* _Goal_: Set down the whole listing verbatim.

* _Listed records_:
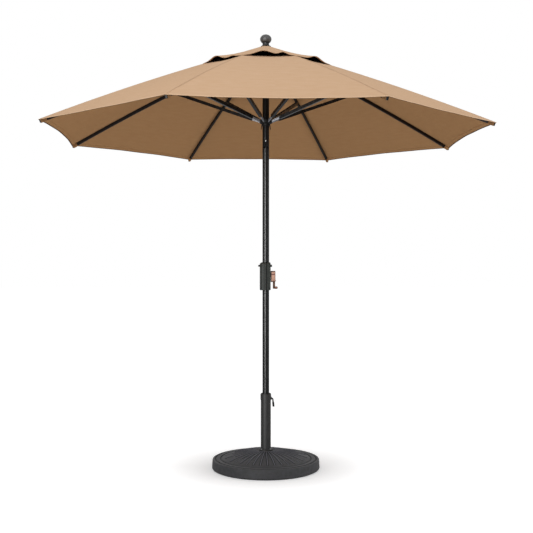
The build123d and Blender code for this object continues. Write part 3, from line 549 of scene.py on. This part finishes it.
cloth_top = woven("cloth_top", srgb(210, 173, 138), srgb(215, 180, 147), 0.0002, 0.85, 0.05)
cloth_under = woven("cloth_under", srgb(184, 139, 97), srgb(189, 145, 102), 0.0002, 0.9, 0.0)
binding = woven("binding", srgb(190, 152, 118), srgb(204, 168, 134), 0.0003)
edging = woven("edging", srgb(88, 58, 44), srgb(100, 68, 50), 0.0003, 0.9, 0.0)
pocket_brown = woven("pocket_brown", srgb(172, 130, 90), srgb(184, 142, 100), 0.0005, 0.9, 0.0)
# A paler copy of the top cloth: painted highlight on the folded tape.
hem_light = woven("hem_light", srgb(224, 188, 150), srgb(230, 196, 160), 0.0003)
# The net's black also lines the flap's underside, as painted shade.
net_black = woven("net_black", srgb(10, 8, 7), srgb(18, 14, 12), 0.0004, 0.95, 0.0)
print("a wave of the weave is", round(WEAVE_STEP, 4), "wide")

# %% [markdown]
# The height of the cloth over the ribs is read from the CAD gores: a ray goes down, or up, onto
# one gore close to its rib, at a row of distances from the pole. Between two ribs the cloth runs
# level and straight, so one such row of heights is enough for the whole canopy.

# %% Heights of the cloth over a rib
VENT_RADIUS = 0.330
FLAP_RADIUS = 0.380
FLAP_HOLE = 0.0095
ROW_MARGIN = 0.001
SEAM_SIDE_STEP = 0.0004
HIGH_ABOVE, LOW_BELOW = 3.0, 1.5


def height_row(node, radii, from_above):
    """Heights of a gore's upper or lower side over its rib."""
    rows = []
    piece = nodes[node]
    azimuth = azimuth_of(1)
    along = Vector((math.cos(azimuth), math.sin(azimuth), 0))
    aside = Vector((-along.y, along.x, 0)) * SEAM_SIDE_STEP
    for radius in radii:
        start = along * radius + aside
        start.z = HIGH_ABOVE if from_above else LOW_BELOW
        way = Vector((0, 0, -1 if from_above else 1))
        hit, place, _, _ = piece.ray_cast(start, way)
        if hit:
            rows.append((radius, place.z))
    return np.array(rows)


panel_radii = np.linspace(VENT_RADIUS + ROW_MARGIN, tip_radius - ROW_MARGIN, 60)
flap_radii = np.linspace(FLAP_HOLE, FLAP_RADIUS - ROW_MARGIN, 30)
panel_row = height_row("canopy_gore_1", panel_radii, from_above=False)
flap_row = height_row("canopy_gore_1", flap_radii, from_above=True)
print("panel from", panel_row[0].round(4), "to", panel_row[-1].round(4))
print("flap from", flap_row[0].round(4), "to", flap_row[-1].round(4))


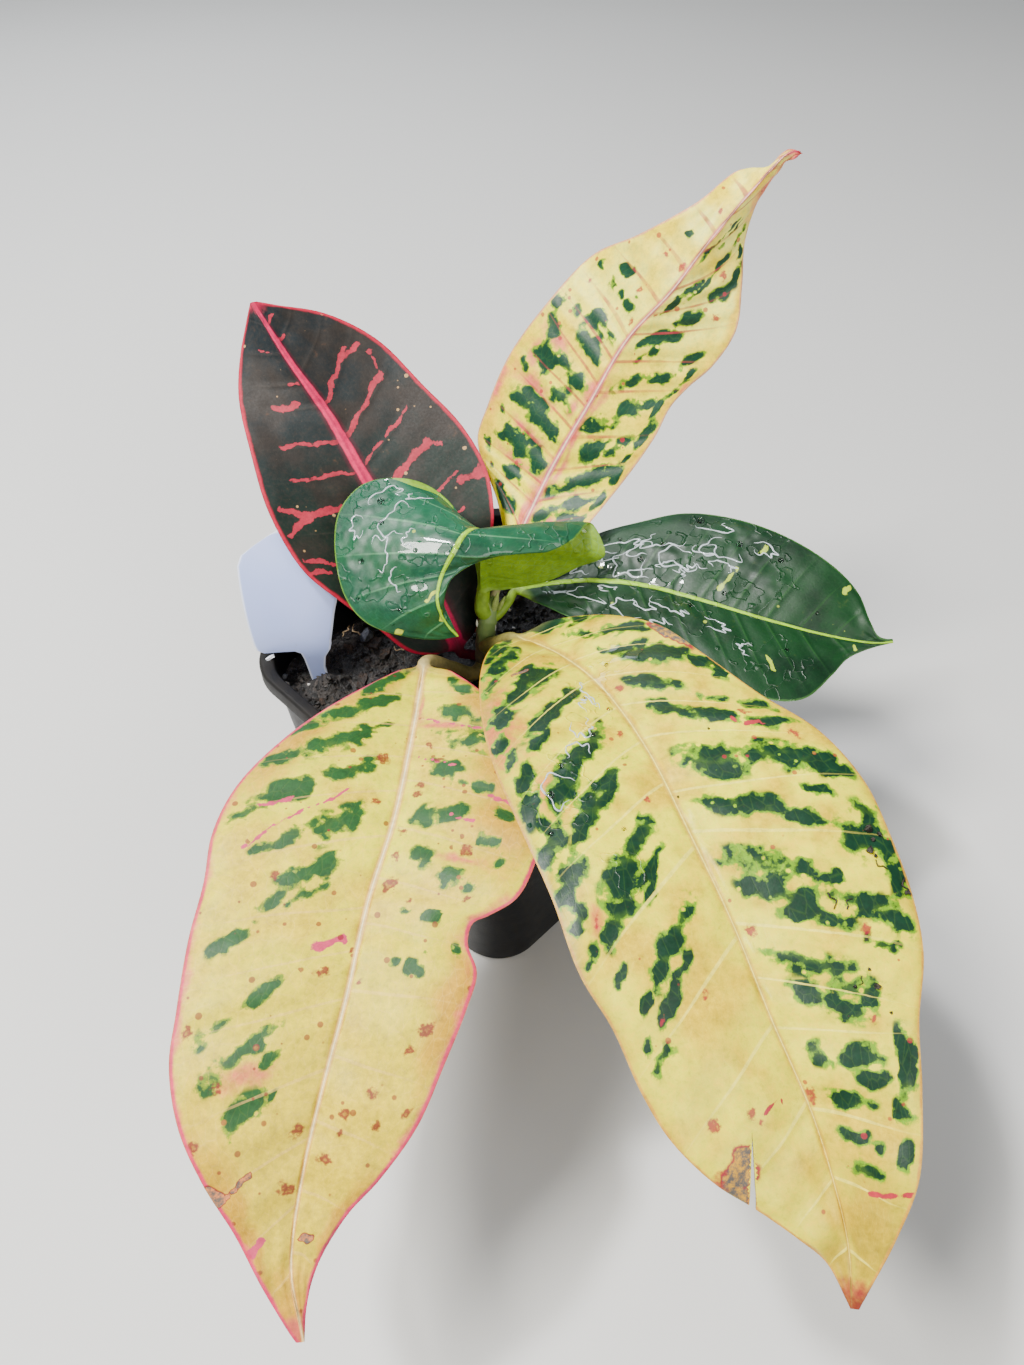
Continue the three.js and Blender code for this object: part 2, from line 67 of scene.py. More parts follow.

* _Task result_:
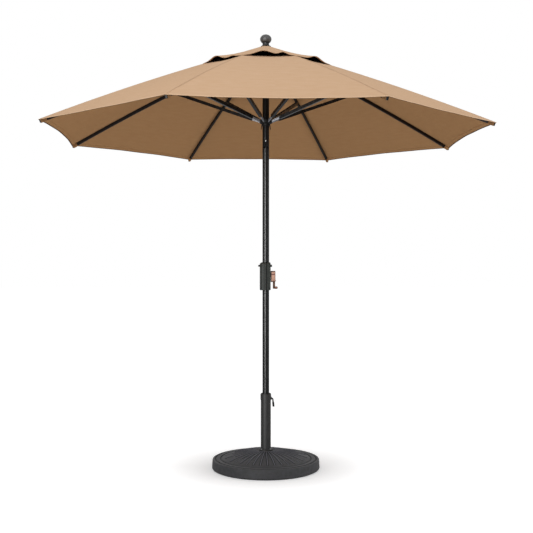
The build123d and Blender code for this object continues. Write part 3, from line 549 of scene.py on. This part finishes it.
cloth_top = woven("cloth_top", srgb(210, 173, 138), srgb(215, 180, 147), 0.0002, 0.85, 0.05)
cloth_under = woven("cloth_under", srgb(184, 139, 97), srgb(189, 145, 102), 0.0002, 0.9, 0.0)
binding = woven("binding", srgb(190, 152, 118), srgb(204, 168, 134), 0.0003)
edging = woven("edging", srgb(88, 58, 44), srgb(100, 68, 50), 0.0003, 0.9, 0.0)
pocket_brown = woven("pocket_brown", srgb(172, 130, 90), srgb(184, 142, 100), 0.0005, 0.9, 0.0)
# A paler copy of the top cloth: painted highlight on the folded tape.
hem_light = woven("hem_light", srgb(224, 188, 150), srgb(230, 196, 160), 0.0003)
# The net's black also lines the flap's underside, as painted shade.
net_black = woven("net_black", srgb(10, 8, 7), srgb(18, 14, 12), 0.0004, 0.95, 0.0)
print("a wave of the weave is", round(WEAVE_STEP, 4), "wide")

# %% [markdown]
# The height of the cloth over the ribs is read from the CAD gores: a ray goes down, or up, onto
# one gore close to its rib, at a row of distances from the pole. Between two ribs the cloth runs
# level and straight, so one such row of heights is enough for the whole canopy.

# %% Heights of the cloth over a rib
VENT_RADIUS = 0.330
FLAP_RADIUS = 0.380
FLAP_HOLE = 0.0095
ROW_MARGIN = 0.001
SEAM_SIDE_STEP = 0.0004
HIGH_ABOVE, LOW_BELOW = 3.0, 1.5


def height_row(node, radii, from_above):
    """Heights of a gore's upper or lower side over its rib."""
    rows = []
    piece = nodes[node]
    azimuth = azimuth_of(1)
    along = Vector((math.cos(azimuth), math.sin(azimuth), 0))
    aside = Vector((-along.y, along.x, 0)) * SEAM_SIDE_STEP
    for radius in radii:
        start = along * radius + aside
        start.z = HIGH_ABOVE if from_above else LOW_BELOW
        way = Vector((0, 0, -1 if from_above else 1))
        hit, place, _, _ = piece.ray_cast(start, way)
        if hit:
            rows.append((radius, place.z))
    return np.array(rows)


panel_radii = np.linspace(VENT_RADIUS + ROW_MARGIN, tip_radius - ROW_MARGIN, 60)
flap_radii = np.linspace(FLAP_HOLE, FLAP_RADIUS - ROW_MARGIN, 30)
panel_row = height_row("canopy_gore_1", panel_radii, from_above=False)
flap_row = height_row("canopy_gore_1", flap_radii, from_above=True)
print("panel from", panel_row[0].round(4), "to", panel_row[-1].round(4))
print("flap from", flap_row[0].round(4), "to", flap_row[-1].round(4))


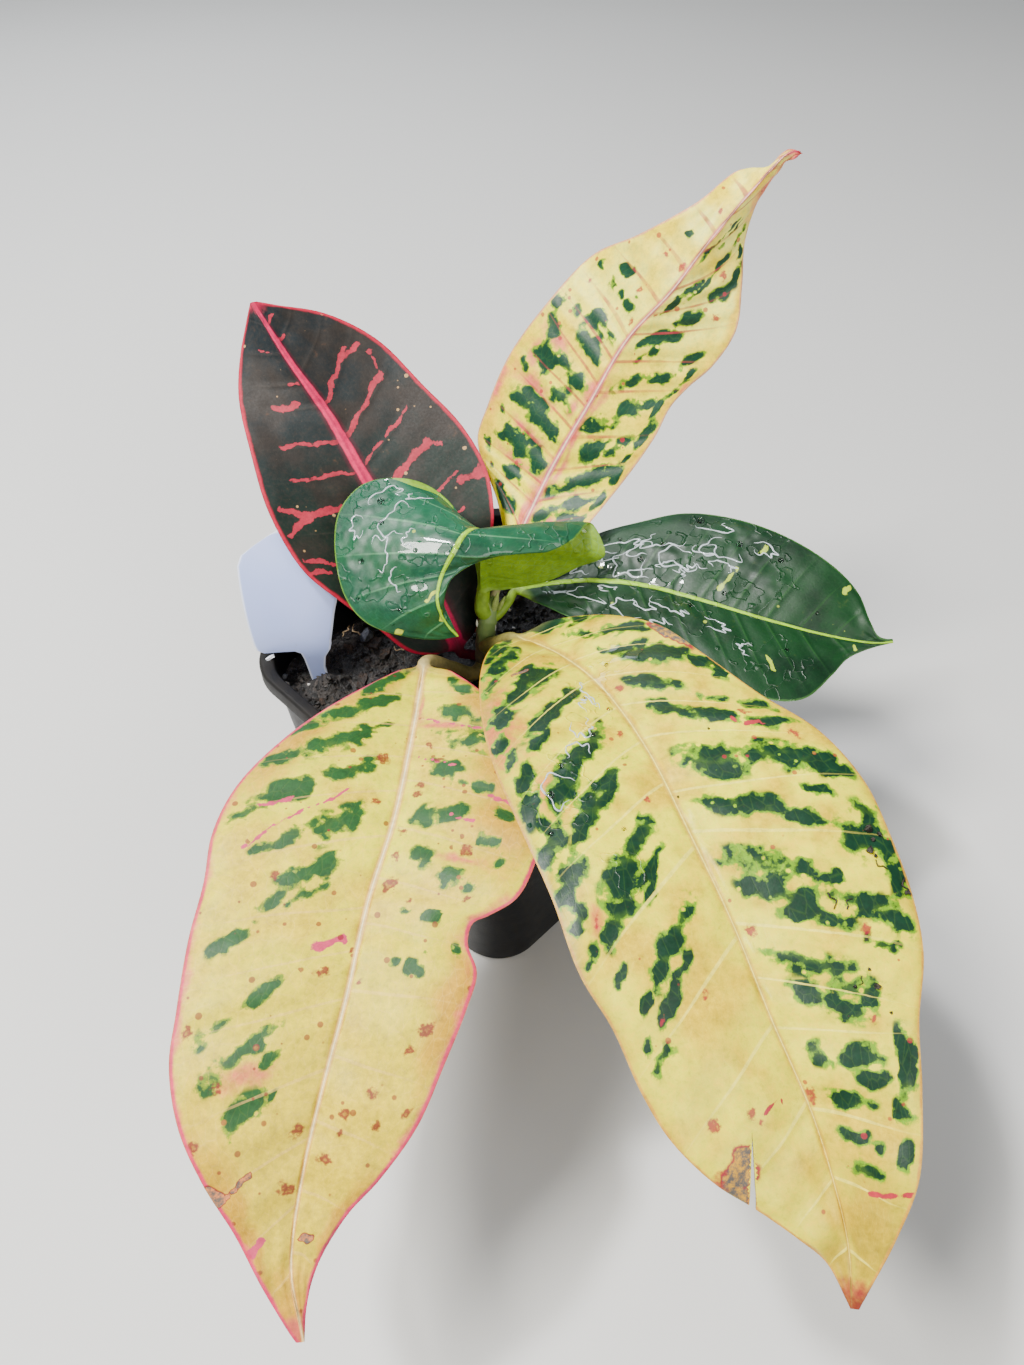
Continue the three.js and Blender code for this object: part 2, from line 67 of scene.py. More parts follow.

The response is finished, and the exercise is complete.